Dataset extract:
________________________________________

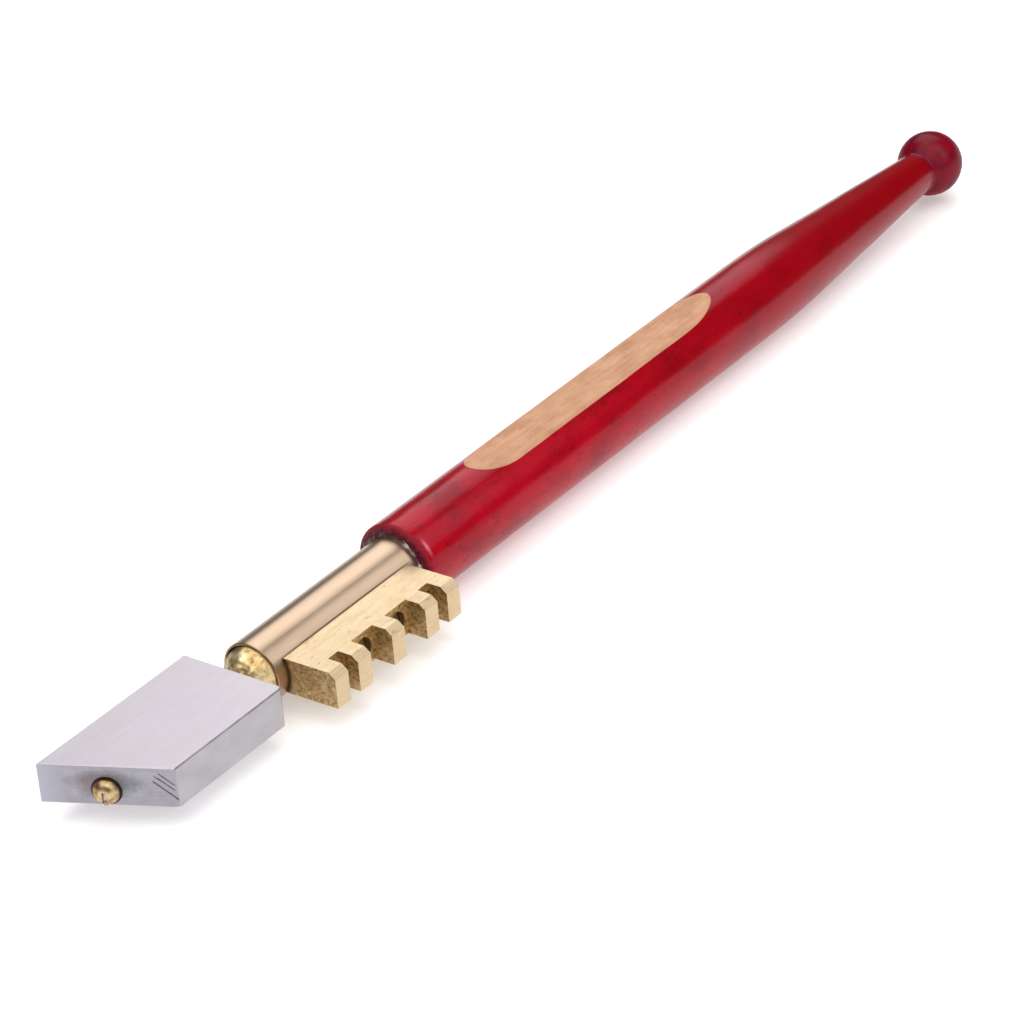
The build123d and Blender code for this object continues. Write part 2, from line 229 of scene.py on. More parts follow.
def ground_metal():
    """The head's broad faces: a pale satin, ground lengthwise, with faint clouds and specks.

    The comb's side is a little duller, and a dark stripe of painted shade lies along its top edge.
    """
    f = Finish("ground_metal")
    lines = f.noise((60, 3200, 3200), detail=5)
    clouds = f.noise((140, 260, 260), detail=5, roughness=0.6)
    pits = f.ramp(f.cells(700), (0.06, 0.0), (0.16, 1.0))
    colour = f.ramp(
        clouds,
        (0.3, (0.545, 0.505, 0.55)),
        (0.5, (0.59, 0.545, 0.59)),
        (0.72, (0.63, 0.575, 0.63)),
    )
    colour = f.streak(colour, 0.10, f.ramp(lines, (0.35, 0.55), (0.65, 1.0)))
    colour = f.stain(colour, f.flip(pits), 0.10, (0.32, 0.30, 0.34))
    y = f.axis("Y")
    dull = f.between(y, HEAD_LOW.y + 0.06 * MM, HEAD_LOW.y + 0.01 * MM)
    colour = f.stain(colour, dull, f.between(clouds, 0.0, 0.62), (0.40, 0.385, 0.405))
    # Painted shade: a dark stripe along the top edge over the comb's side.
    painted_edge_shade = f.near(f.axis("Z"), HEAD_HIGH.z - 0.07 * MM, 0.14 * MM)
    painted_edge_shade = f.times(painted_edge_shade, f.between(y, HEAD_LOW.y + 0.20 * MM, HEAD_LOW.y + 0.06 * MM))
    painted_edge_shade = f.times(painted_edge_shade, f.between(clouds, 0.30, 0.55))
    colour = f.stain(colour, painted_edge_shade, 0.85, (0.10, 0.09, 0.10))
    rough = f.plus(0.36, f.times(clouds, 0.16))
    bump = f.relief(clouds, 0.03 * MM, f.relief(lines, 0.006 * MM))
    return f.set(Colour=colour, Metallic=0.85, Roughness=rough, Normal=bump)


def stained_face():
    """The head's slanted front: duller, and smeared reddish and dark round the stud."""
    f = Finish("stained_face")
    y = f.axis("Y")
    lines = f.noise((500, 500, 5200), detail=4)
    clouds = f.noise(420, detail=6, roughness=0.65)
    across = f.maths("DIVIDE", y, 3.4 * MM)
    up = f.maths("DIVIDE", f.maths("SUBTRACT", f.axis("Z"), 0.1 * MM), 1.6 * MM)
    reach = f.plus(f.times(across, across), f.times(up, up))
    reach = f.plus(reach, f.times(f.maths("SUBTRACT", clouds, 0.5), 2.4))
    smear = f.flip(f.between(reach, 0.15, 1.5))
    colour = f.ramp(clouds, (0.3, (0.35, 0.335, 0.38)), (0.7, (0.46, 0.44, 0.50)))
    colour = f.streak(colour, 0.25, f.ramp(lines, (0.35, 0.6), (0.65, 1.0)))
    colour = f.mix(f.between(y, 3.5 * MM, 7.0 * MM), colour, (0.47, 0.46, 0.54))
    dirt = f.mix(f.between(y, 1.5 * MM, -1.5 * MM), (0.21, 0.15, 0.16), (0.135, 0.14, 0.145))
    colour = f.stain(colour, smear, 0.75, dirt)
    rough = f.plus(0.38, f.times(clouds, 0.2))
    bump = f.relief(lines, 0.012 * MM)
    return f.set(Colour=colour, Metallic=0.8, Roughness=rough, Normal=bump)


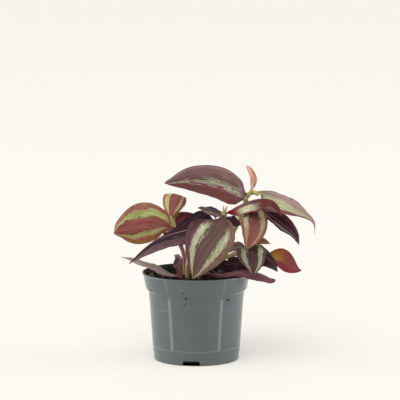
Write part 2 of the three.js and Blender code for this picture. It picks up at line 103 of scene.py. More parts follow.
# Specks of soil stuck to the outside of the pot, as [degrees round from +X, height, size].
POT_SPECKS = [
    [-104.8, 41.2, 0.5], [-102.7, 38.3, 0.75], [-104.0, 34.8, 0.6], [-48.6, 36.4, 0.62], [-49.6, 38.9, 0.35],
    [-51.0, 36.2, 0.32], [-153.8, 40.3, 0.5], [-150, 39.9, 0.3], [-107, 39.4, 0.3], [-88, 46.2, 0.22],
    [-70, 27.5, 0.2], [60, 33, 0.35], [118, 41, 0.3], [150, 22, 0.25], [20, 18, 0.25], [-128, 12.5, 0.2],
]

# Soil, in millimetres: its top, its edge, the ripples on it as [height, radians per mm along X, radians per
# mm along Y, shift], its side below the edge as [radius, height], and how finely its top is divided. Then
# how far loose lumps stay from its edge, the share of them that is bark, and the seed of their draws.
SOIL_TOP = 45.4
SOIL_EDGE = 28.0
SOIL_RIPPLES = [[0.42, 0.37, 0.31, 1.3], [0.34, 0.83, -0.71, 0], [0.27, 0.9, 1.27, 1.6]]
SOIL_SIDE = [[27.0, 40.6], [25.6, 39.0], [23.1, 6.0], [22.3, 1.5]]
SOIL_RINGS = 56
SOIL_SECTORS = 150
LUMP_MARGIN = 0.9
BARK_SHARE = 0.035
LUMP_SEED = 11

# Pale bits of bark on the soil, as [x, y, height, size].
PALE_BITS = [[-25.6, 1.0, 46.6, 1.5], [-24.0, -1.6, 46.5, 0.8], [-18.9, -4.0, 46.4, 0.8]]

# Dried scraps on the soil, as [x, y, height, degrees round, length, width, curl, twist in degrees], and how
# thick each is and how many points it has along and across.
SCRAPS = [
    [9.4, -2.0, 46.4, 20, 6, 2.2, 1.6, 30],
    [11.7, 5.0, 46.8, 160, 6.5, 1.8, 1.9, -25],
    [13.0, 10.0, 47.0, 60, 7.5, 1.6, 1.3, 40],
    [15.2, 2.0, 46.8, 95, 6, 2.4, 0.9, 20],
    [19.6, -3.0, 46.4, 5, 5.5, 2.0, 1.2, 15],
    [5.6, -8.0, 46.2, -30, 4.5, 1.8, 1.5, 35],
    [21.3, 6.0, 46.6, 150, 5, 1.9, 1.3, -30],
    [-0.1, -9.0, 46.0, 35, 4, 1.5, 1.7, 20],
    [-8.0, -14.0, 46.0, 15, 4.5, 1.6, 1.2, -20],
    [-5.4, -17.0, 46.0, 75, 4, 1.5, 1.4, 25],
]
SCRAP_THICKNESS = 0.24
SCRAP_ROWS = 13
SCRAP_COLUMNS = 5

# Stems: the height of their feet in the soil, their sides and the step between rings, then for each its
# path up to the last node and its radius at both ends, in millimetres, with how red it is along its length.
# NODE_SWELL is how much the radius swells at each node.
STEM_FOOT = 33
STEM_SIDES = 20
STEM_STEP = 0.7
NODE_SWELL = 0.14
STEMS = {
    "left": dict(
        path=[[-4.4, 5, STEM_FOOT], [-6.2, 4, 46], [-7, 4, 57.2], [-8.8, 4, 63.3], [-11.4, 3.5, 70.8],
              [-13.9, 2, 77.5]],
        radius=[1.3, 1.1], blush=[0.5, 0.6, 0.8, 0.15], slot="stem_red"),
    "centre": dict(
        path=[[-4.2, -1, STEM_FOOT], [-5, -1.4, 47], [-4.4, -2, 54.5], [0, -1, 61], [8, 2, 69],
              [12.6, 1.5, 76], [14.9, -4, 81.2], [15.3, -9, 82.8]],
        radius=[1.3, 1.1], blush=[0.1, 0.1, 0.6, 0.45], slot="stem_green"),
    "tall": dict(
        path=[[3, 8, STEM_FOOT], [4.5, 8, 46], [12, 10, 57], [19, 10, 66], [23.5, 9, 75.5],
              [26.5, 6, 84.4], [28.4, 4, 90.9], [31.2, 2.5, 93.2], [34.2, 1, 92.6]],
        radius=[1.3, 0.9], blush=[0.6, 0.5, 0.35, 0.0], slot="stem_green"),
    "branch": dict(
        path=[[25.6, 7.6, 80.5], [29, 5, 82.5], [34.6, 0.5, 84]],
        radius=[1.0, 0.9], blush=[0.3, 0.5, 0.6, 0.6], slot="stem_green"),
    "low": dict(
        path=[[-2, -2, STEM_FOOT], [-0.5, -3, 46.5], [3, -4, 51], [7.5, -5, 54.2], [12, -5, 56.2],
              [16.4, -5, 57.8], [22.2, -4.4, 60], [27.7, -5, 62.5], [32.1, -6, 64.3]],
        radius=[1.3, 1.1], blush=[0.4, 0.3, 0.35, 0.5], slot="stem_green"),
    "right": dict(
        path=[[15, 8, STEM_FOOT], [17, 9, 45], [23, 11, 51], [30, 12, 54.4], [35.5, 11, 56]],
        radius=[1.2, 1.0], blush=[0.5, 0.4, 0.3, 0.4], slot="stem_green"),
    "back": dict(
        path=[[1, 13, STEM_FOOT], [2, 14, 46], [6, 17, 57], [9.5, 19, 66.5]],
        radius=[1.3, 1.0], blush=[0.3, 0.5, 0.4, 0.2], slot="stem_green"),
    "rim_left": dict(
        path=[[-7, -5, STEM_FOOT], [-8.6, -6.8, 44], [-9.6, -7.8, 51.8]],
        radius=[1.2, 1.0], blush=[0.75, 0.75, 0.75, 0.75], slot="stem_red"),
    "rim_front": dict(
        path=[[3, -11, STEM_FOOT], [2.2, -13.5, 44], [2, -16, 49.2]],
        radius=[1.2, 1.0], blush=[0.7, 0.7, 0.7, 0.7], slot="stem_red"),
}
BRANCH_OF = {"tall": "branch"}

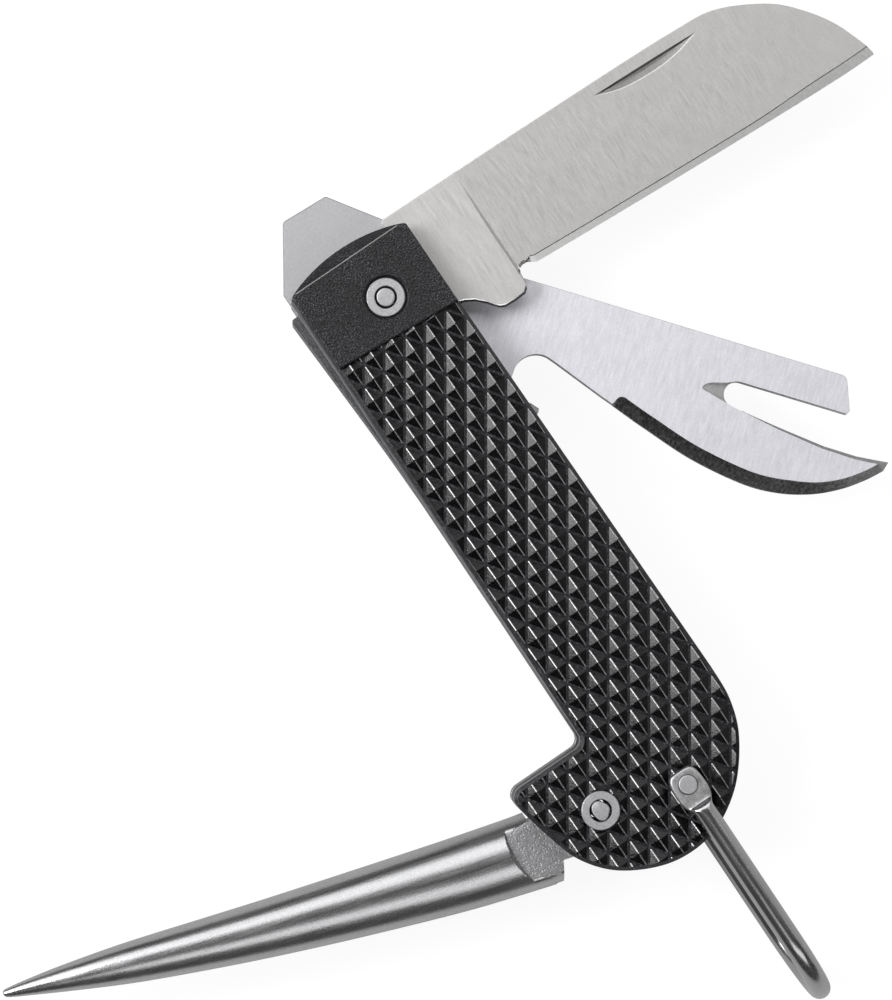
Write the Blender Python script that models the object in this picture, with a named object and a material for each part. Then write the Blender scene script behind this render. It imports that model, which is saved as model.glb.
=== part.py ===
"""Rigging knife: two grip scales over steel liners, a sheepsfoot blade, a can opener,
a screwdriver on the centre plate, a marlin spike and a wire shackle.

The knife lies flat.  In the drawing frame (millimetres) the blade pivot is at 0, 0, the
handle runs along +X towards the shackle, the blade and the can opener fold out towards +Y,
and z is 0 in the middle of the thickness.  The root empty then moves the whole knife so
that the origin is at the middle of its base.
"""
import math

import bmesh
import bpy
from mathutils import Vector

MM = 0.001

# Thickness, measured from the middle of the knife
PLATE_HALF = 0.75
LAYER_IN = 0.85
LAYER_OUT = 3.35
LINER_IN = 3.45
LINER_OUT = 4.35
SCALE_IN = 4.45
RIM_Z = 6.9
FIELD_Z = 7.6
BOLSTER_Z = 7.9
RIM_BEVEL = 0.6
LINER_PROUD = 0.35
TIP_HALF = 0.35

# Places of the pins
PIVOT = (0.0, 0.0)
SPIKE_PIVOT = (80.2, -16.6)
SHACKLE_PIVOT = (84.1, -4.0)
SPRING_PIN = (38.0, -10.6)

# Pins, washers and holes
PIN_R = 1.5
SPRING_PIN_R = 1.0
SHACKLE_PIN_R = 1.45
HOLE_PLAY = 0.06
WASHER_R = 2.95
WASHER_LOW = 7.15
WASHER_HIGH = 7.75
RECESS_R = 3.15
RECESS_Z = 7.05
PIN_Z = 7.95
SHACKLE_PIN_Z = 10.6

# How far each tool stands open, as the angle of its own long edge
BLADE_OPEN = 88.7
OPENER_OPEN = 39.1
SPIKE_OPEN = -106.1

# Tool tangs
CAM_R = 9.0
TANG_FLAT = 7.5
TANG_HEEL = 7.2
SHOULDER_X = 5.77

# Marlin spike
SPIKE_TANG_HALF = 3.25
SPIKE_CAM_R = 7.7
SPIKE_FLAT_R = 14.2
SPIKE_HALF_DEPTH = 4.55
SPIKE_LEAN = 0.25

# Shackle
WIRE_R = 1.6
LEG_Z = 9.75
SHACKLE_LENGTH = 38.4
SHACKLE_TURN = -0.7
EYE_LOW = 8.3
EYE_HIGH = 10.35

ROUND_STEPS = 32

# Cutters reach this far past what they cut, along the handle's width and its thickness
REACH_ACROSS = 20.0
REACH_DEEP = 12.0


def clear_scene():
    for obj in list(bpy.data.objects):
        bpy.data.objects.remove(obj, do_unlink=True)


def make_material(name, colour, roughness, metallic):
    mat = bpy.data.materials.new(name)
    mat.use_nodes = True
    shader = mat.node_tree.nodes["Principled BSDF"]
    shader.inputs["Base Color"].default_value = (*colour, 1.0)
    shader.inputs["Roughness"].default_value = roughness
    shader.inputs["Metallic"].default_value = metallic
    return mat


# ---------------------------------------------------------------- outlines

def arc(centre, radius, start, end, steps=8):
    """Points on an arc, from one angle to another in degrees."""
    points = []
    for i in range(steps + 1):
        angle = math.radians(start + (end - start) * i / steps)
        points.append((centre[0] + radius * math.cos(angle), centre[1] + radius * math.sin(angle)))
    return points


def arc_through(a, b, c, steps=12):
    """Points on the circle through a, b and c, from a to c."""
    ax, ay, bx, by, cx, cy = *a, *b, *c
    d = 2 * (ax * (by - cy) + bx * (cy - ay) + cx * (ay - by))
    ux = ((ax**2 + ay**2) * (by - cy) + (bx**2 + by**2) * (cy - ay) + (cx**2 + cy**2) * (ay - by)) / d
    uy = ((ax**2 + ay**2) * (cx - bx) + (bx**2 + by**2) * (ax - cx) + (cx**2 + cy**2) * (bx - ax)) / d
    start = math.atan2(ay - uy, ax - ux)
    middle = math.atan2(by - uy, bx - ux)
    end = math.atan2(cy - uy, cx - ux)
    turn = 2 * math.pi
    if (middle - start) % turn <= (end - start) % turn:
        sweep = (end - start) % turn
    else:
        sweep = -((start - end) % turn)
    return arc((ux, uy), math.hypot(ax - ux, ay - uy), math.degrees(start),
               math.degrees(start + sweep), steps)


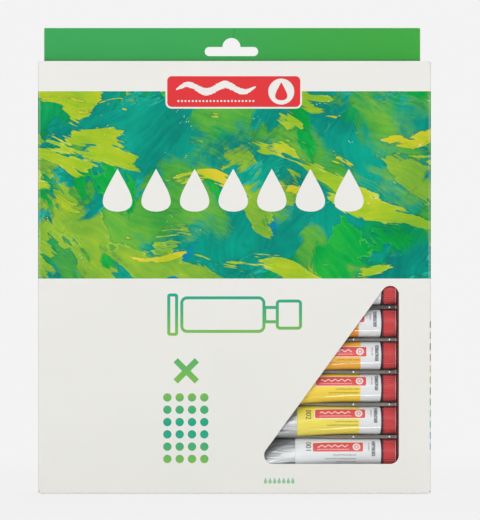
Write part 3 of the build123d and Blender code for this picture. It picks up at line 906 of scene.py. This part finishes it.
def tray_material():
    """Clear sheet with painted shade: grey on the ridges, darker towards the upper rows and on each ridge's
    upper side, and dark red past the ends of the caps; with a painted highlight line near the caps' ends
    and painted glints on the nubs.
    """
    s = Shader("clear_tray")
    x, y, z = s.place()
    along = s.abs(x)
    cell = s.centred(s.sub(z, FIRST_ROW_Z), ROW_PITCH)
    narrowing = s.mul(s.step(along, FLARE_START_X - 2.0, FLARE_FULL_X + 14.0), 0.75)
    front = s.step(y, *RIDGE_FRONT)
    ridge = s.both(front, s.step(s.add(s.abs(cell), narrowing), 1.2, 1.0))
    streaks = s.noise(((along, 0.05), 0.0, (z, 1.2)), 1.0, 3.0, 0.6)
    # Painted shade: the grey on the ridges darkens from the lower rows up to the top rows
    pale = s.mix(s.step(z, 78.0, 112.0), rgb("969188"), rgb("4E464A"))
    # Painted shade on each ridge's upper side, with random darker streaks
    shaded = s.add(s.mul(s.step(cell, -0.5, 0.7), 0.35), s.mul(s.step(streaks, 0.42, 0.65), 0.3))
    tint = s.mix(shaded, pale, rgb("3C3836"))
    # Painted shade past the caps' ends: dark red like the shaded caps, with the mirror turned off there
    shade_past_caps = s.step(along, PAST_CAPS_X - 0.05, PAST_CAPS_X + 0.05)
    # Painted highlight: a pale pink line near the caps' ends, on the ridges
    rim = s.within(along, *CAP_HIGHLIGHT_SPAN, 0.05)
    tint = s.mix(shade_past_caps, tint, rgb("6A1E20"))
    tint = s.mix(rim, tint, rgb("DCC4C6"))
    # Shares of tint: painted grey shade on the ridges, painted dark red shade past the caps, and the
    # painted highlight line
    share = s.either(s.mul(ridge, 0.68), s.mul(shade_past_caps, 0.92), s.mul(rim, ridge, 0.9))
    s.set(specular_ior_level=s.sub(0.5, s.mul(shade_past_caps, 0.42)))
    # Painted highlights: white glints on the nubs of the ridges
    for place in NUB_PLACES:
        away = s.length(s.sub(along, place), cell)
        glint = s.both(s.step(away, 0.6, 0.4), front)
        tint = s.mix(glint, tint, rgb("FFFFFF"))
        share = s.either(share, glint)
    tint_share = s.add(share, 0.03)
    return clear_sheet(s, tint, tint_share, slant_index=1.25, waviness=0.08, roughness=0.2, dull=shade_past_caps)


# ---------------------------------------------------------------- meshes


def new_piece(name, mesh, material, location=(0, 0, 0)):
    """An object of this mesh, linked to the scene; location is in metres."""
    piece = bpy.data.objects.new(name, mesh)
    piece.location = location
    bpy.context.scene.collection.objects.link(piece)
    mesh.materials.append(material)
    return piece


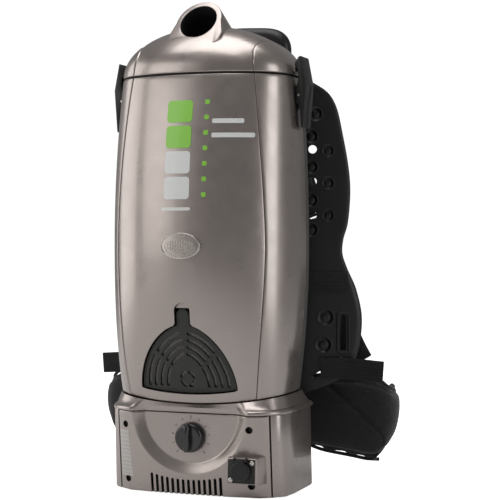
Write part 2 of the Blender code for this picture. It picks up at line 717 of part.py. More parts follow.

________________________________________

Task: Copy out every line from the material above in which the word "follow" appears.

Result for this task:
The build123d and Blender code for this object continues. Write part 2, from line 229 of scene.py on. More parts follow.
Write part 2 of the three.js and Blender code for this picture. It picks up at line 103 of scene.py. More parts follow.
Write part 2 of the Blender code for this picture. It picks up at line 717 of part.py. More parts follow.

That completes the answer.